:: Directions for this task ::
Both end lines count: copy exactly from the line that contains "steps(116, 180, HOOD_STEP)])" to the line that contains "FLOOR_GAP = 0.3", and only those lines.

[begin Given records]

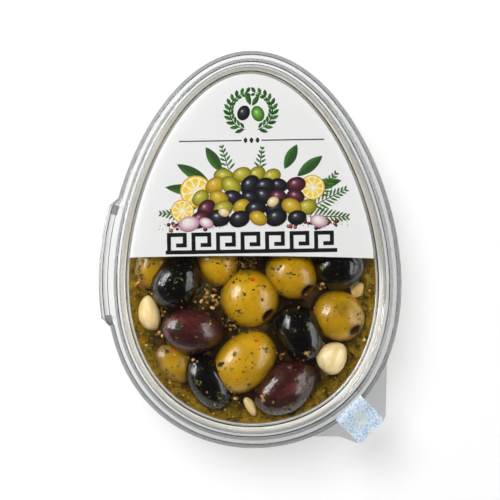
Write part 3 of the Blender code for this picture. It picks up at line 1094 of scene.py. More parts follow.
def scattered(rng, count, reach_inset):
    """Points spread at random over the oil's surface inside an inset."""
    placed = 0
    ring = egg_ring(reach_inset, steps=72)
    widest = max(point.x for point in ring)
    low = min(point.y for point in ring)
    high = max(point.y for point in ring)
    while placed < count:
        x = rng.uniform(-widest, widest)
        y = rng.uniform(low, high)
        side = [point.x for point in ring if abs(point.y - y) < 3 * MM and point.x > 0]
        if side and abs(x) < min(side):
            placed += 1
            yield x, y


def near_wall(rng, count, inset, spread):
    """Points along the wall, most of them close to it."""
    for _ in range(count):
        place = egg_point(rng.uniform(0, math.tau), inset + abs(rng.gauss(0, spread)))
        yield place.x, place.y


def clustered(rng, clusters):
    """Points spread round the middles of clusters."""
    for column, row, spread, count in clusters:
        middle_x, middle_y = pixel_place(column, row)
        for _ in range(count):
            x = middle_x + rng.gauss(0, spread / 2) * MM
            yield x, middle_y + rng.gauss(0, spread / 2) * MM


def add_herbs(bm, tree, rng, places, lengths):
    """Chopped leaves on whatever lies below the places."""
    for x, y in places:
        place, normal = resting_place(tree, x, y)
        if place is None:
            continue
        length = rng.choice(lengths) * MM
        matrix = lying(place, normal, rng.uniform(0, math.tau), HERB_LIFT)
        add_flake(bm, matrix, length, length * rng.uniform(0.35, 0.8), rng.uniform(0, 0.5), rng)


def add_seeds(bm, tree, rng, places, depth, sizes):
    """Crushed seeds on what lies below the places, left out where that is too near the heap's top."""
    for x, y in places:
        place, normal = resting_place(tree, x, y)
        if place is None or place.z > HEAP_TOP - depth:
            continue
        size = rng.uniform(*sizes) * MM
        add_grain(bm, lying(place, normal, rng.uniform(0, math.tau), size * 0.2), size, rng)


def add_chillies(bm, tree, rng):
    """Chilli flakes, each at its place in the picture."""
    for column, row, shortest, longest in CHILLI_FLAKES:
        place, normal = resting_place(tree, *pixel_place(column, row))
        if place is None:
            continue
        length = rng.uniform(shortest, longest) * MM
        matrix = lying(place, normal, rng.uniform(0, math.tau), CHILLI_LIFT)
        add_flake(bm, matrix, length, length * rng.uniform(0.5, 0.8), 0.3, rng)


def make_scatter(tree):
    """Chopped herbs, chilli flakes and crushed seeds, resting on the fruit and the oil."""
    rng = random.Random(HEAP_SEED + 3)
    herbs = bmesh.new()
    chilli = bmesh.new()
    seeds = bmesh.new()
    loose = [*scattered(rng, LOOSE_HERBS, 11.5 * MM), *near_wall(rng, WALL_HERBS, 10 * MM, 2.8 * MM)]
    on_fruit = list(clustered(rng, HERB_CLUSTERS))
    add_herbs(herbs, tree, rng, loose, LOOSE_HERB_LENGTHS)
    add_herbs(herbs, tree, rng, on_fruit, CLUSTER_HERB_LENGTHS)
    add_seeds(seeds, tree, rng, clustered(rng, SEED_CLUSTERS), CLUSTER_SEED_DEPTH, CLUSTER_SEED_SIZES)
    loose = [*scattered(rng, LOOSE_SEEDS, 11 * MM), *near_wall(rng, WALL_SEEDS, 10 * MM, 2.4 * MM)]
    add_seeds(seeds, tree, rng, loose, LOOSE_SEED_DEPTH, LOOSE_SEED_SIZES)
    add_chillies(chilli, tree, rng)
    for name, bm, material in (
        ("herb_flakes", herbs, chopped_herbs()),
        ("chilli_flakes", chilli, chilli_skin()),
        ("crushed_seeds", seeds, crushed_seed()),
    ):
        dress(link_mesh(name, bm, 50), material, "tub")


def patches(tree, where, size, stops, **settings):
    """A colour that changes in soft patches of a real size, from a noise and a ramp."""
    cloud = add_node(tree, "ShaderNodeTexNoise", {"Vector": where, "Scale": per_metre(size), **settings})
    return add_node(tree, "ShaderNodeValToRGB", {"Fac": cloud.outputs["Fac"]}, stops).outputs["Color"]


def add_relief(tree, shader, where, size, strength, depth, detail=4.0):
    """Shallow bumps and dents of a real size on a surface."""
    cloud = add_node(
        tree, "ShaderNodeTexNoise", {"Vector": where, "Scale": per_metre(size), "Detail": detail}
    )
    bump = add_node(
        tree, "ShaderNodeBump", {"Height": cloud.outputs["Fac"], "Strength": strength, "Distance": depth}
    )
    tree.links.new(bump.outputs["Normal"], shader.inputs["Normal"])


def let_light_through(tree, shader, colour):
    """Lets shadow rays pass with a tint, so that the light reaches what lies behind."""
    path = add_node(tree, "ShaderNodeLightPath")
    through = add_node(tree, "ShaderNodeBsdfTransparent", {"Color": colour})
    mix = add_node(
        tree,
        "ShaderNodeMixShader",
        {0: path.outputs["Is Shadow Ray"], 1: shader.outputs[0], 2: through.outputs[0]},
    )
    tree.links.new(mix.outputs[0], tree.nodes["Material Output"].inputs["Surface"])


def clear_pet(name, tint):
    """PET sheet, thermoformed: clear face-on and greyer seen edge-on, partly a painted reflection of dark
    surroundings; matt and greyer where the mould was etched, the grey partly painted shade.
    """
    material, tree, shader = new_material(name, IOR=1.5, Transmission_Weight=1.0)
    facing = add_node(tree, "ShaderNodeLayerWeight", {"Blend": 0.5}).outputs["Facing"]
    # Edge-on greys: partly the longer path through the sheet, partly a painted reflection of the dark
    # surroundings that the bends show.
    edge_on_greys = ((0.12, "#E0E2E3"), (0.3, "#BEC0C1"), (0.5, "#A8AAAB"), (0.75, "#AEACA7"), (1.0, "#868480"))
    clear = add_node(tree, "ShaderNodeValToRGB", {"Fac": facing}, ((0.0, tint), *edge_on_greys)).outputs["Color"]
    frost_and_shade = add_node(tree, "ShaderNodeAttribute", attribute_name="frost_and_shade").outputs["Fac"]
    # Where matt, the sheet is also greyed: partly the etched haze, partly painted shade of the shaded table
    # seen through it.
    frost_grey_and_shade = add_node(tree, "ShaderNodeMix", {0: frost_and_shade, 6: clear, 7: linear("#B0B2B4")}, data_type="RGBA")
    tree.links.new(frost_grey_and_shade.outputs[2], shader.inputs["Base Color"])
    rough = add_node(tree, "ShaderNodeMapRange", {"Value": frost_and_shade, "To Min": 0.03, "To Max": 0.32})
    tree.links.new(rough.outputs[0], shader.inputs["Roughness"])
    where = add_node(tree, "ShaderNodeTexCoord").outputs["Object"]
    add_relief(tree, shader, where, 16 * MM, 0.04, 0.4 * MM, detail=2.0)
    shades = ((0.0, "#FBFCFC"), (0.2, "#F3F5F5"), (0.5, "#D2D4D4"), (0.9, "#A2A4A4"))
    shade = add_node(tree, "ShaderNodeValToRGB", {"Fac": facing}, shades).outputs["Color"]
    let_light_through(tree, shader, shade)
    return material


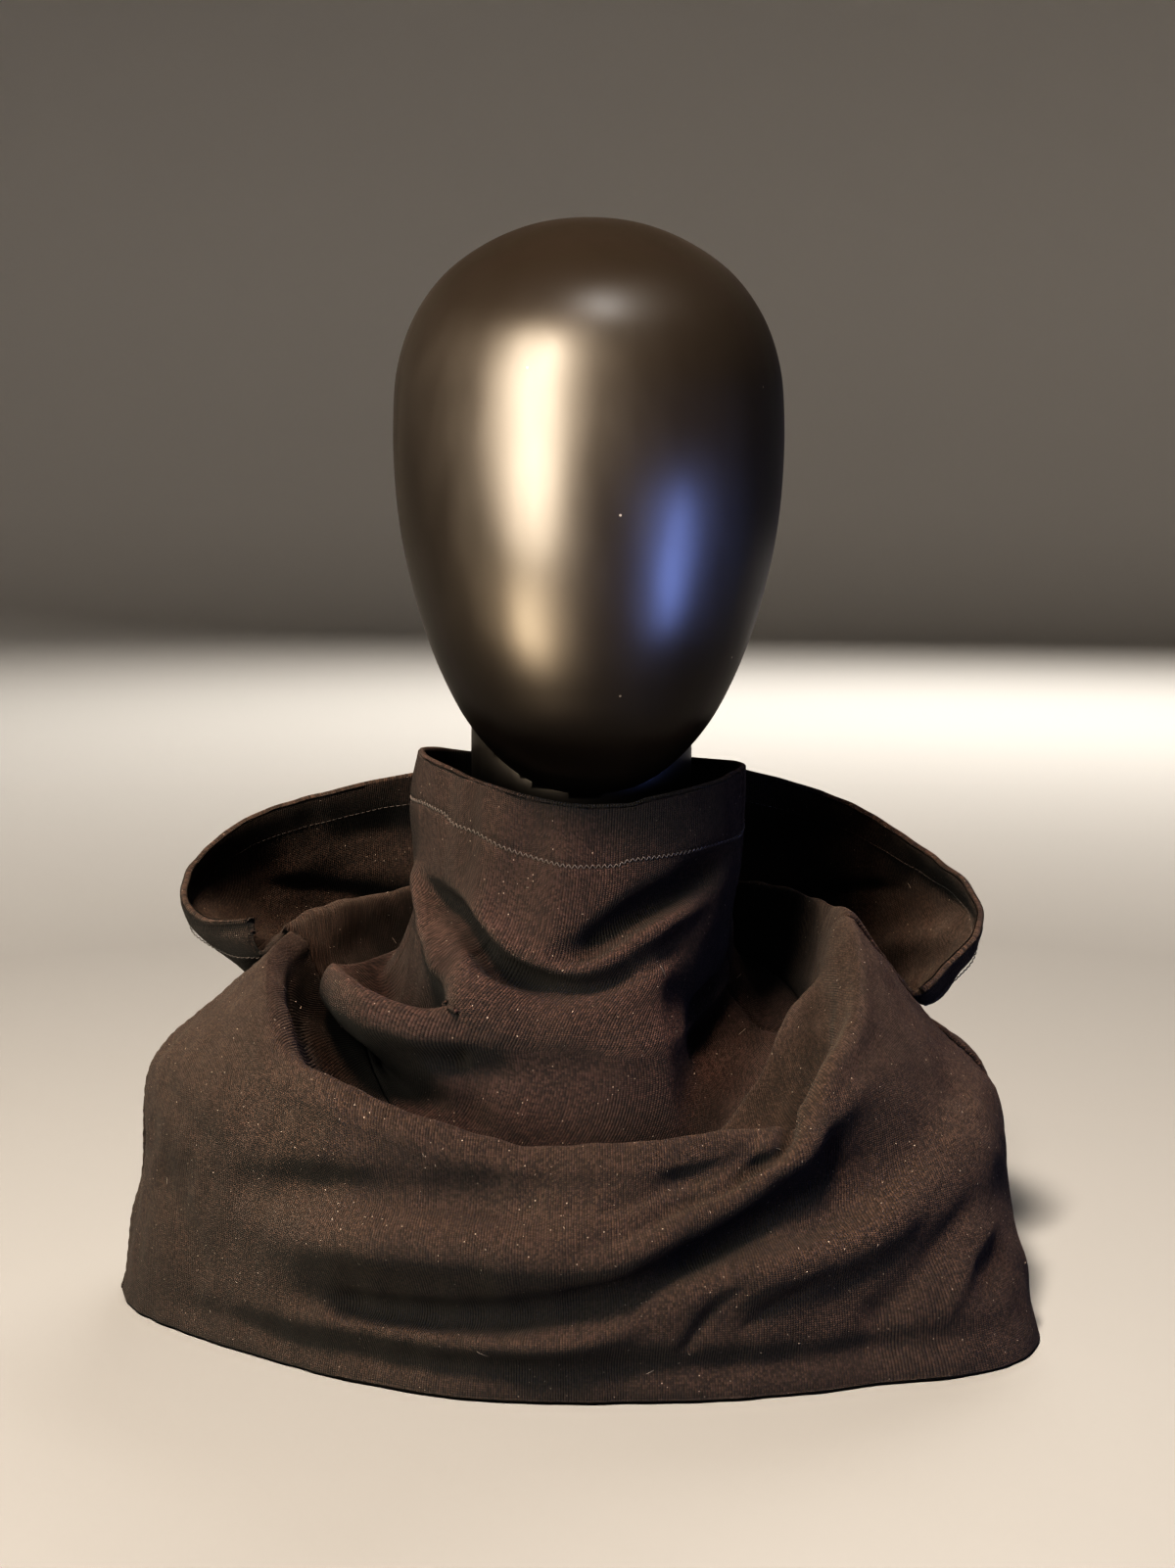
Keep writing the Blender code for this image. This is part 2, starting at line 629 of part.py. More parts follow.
def main():
    clear_scene()
    display_form()
    neck_gaiter()
    mantle_front()
    mantle_back()
    left = np.concatenate([steps(SIDE_SEAM, 108, TIP_STEP), steps(116, 180, HOOD_STEP)])
    right = np.concatenate([steps(180, 244, HOOD_STEP), steps(248, 360 - SIDE_SEAM, TIP_STEP)])
    hood_half("hood_left", left)
    hood_half("hood_right", right)


main()
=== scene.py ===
"""Looks of the hooded cowl and the display head it rests on.

Each panel repeats the form of its solid on a fine grid, with the creases, hems, seams and
stitches that the knit shows. The display head is a smooth egg on a neck and shoulder base.

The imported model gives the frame: metres, +Z up, the wearer faces -Y. The tables below are in
millimetres and degrees, and azimuth is measured about +Z from the front, positive towards +X.
"""

import math

import bpy
import numpy as np
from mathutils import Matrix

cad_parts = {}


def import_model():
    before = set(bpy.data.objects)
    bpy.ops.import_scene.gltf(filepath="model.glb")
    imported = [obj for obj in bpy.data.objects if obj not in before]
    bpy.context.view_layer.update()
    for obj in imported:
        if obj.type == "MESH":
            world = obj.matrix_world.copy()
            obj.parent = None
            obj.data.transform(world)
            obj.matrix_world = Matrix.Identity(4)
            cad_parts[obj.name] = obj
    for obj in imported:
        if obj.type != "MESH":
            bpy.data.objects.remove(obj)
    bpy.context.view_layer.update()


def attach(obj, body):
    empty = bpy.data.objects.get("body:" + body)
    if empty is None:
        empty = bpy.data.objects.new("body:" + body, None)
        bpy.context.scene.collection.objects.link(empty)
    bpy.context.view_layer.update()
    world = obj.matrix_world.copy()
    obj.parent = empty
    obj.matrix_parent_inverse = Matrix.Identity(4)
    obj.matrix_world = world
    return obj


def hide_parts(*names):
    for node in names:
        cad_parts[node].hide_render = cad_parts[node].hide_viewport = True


MM = 0.001
BODY = "root"
SEED = 11

# The cloth: wall thickness, and how far apart the cut edges lie at a sewn seam.
CLOTH = 2.0
HEM_EXTRA = 1.0
NEST_GAP = 0.3
SEAM_GAP = 0.3
SIDE_SEAM = 84.0
FLOOR_GAP = 0.3

# Grid sizes of the outer faces, (columns, rows). The inner faces have every second one.
FRONT_GRID = (421, 185)
BACK_GRID = (281, 121)
HOOD_GRID = (201, 181)
GAITER_GRID = (481, 161)
INNER_STEP = 2
# The flat width of a row is the mean over this many rows on each side.
WIDTH_ROWS = 15
CAP_ANGLES = (45, 90, 135)

# Where gaiter, mantle and hood are sewn together, low in front and high behind the neck.
SEAM_COLUMNS = ("azimuth", "r", "z")
SEAM_ROWS = (
    (-180, 79, 129),
    (-140, 81, 126),
    (-110, 86, 118),
    (-84, 92, 106),
    (-60, 95, 90),
    (-40, 97, 72),
    (-20, 95, 60),
    (0, 95, 58),
    (20, 95, 60),
    (40, 97, 72),
    (60, 95, 90),
    (84, 92, 106),
    (110, 86, 118),
    (140, 81, 126),
)
SEAM_DROP = 6
SEAM_RISE = 2

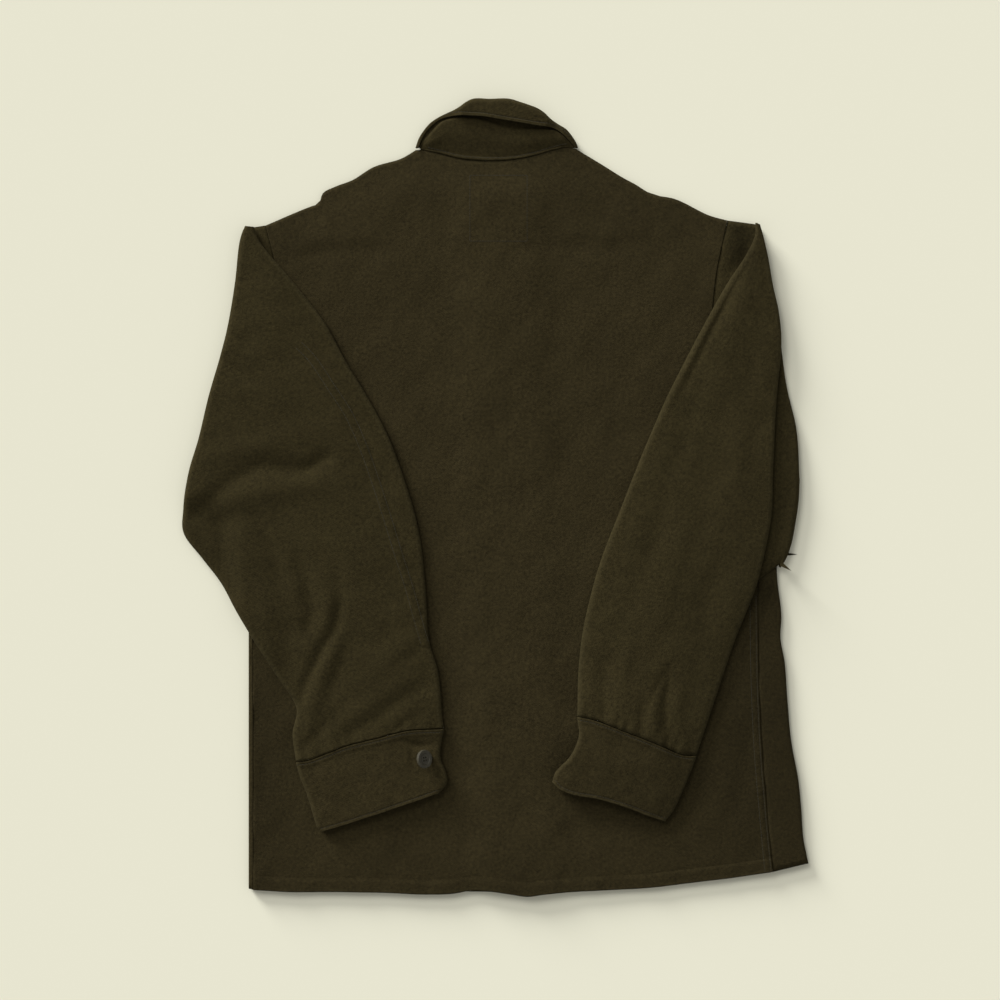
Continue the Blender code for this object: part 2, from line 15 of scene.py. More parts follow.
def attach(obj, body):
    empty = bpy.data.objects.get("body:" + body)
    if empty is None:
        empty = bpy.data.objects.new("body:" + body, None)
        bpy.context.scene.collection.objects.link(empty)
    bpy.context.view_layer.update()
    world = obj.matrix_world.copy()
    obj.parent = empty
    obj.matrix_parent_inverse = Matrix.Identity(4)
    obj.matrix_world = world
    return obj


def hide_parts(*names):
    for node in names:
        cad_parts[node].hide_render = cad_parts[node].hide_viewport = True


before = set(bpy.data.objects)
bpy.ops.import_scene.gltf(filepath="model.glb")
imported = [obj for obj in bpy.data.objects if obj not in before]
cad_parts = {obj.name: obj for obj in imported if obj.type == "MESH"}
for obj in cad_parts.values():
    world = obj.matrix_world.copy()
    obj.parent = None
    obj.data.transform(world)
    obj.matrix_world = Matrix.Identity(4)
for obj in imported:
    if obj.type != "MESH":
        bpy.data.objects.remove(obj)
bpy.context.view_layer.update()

[end Given records]

:: Output below ::
    left = np.concatenate([steps(SIDE_SEAM, 108, TIP_STEP), steps(116, 180, HOOD_STEP)])
    right = np.concatenate([steps(180, 244, HOOD_STEP), steps(248, 360 - SIDE_SEAM, TIP_STEP)])
    hood_half("hood_left", left)
    hood_half("hood_right", right)


main()
=== scene.py ===
"""Looks of the hooded cowl and the display head it rests on.

Each panel repeats the form of its solid on a fine grid, with the creases, hems, seams and
stitches that the knit shows. The display head is a smooth egg on a neck and shoulder base.

The imported model gives the frame: metres, +Z up, the wearer faces -Y. The tables below are in
millimetres and degrees, and azimuth is measured about +Z from the front, positive towards +X.
"""

import math

import bpy
import numpy as np
from mathutils import Matrix

cad_parts = {}


def import_model():
    before = set(bpy.data.objects)
    bpy.ops.import_scene.gltf(filepath="model.glb")
    imported = [obj for obj in bpy.data.objects if obj not in before]
    bpy.context.view_layer.update()
    for obj in imported:
        if obj.type == "MESH":
            world = obj.matrix_world.copy()
            obj.parent = None
            obj.data.transform(world)
            obj.matrix_world = Matrix.Identity(4)
            cad_parts[obj.name] = obj
    for obj in imported:
        if obj.type != "MESH":
            bpy.data.objects.remove(obj)
    bpy.context.view_layer.update()


def attach(obj, body):
    empty = bpy.data.objects.get("body:" + body)
    if empty is None:
        empty = bpy.data.objects.new("body:" + body, None)
        bpy.context.scene.collection.objects.link(empty)
    bpy.context.view_layer.update()
    world = obj.matrix_world.copy()
    obj.parent = empty
    obj.matrix_parent_inverse = Matrix.Identity(4)
    obj.matrix_world = world
    return obj


def hide_parts(*names):
    for node in names:
        cad_parts[node].hide_render = cad_parts[node].hide_viewport = True


MM = 0.001
BODY = "root"
SEED = 11

# The cloth: wall thickness, and how far apart the cut edges lie at a sewn seam.
CLOTH = 2.0
HEM_EXTRA = 1.0
NEST_GAP = 0.3
SEAM_GAP = 0.3
SIDE_SEAM = 84.0
FLOOR_GAP = 0.3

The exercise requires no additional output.